Unfortunately, we are allowing high school campuses to become wastelands of human potential. We are not holding students and teachers accountable.


We have to work harder at creating environments that are stimulating and engaging. Those who are not serious about education, after they reach sixteen, should possibly move on to some other alternative. They should not be disruptive and cause teachers to spend an excessive amount of time disciplining disruptive students.


Most students like school. They may not like going to class, but they like connecting with friends. For many students, school is the one place they feel safe and feel like they belong, even if they do not apply themselves. They even see some of their teachers as being significant in their lives. Some struggling students will see their teachers and their coaches as confidants.


Schools should capitalize on the fact that most students like coming to school. As educators, we need to work harder at engaging them, especially those who are hard to engage.


As educators, we need to treat our students with honesty and openness, if we expect them to be honest and open with us. Honesty is especially important when disciplining and enforcing the student code of conduct consistently and fairly with all students.


If there is a dress code, then all students must comply. If the campus is closed, then any students cutting out should be held fully accountable. Parents should not be able to rescue students from consequences, especially by lying and writing a dishonest excuse note.


Probably the greatest impediment to learning today is that so many students (even good students) are easily distracted. Almost anything can cause a student to lose focus. That is why hand held video games and cell phones should be banned.

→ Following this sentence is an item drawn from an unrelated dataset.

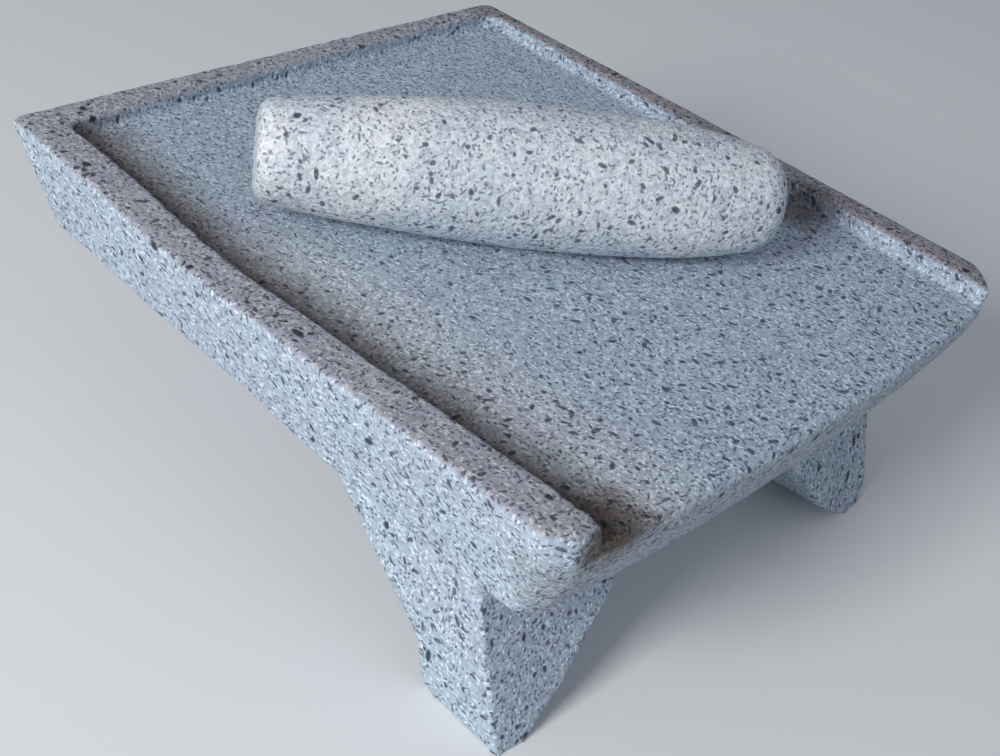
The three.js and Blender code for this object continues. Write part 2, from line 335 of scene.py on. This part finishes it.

We survived before they were invented. We will survive, even if their use is seriously restricted during the school day. We have too many lame excuses for why they are necessary.


While a student is in school, if there is an emergency, there is always a phone for the student to use. As parents, we can always call the main office and they will be sure our child gets the emergency message.


Cell phones going off during class; students text messaging and even now connecting to the internet are not only distractions, they are unnecessary.


School is for school, for learning and for growing as a person. It is not communication central or the latest top forty played on one's Ipod. Cell phones and Ipods have their function and their place. It is not school.


Schools need to reclaim their undistracted environment so students who want to learn can, without all the chaos.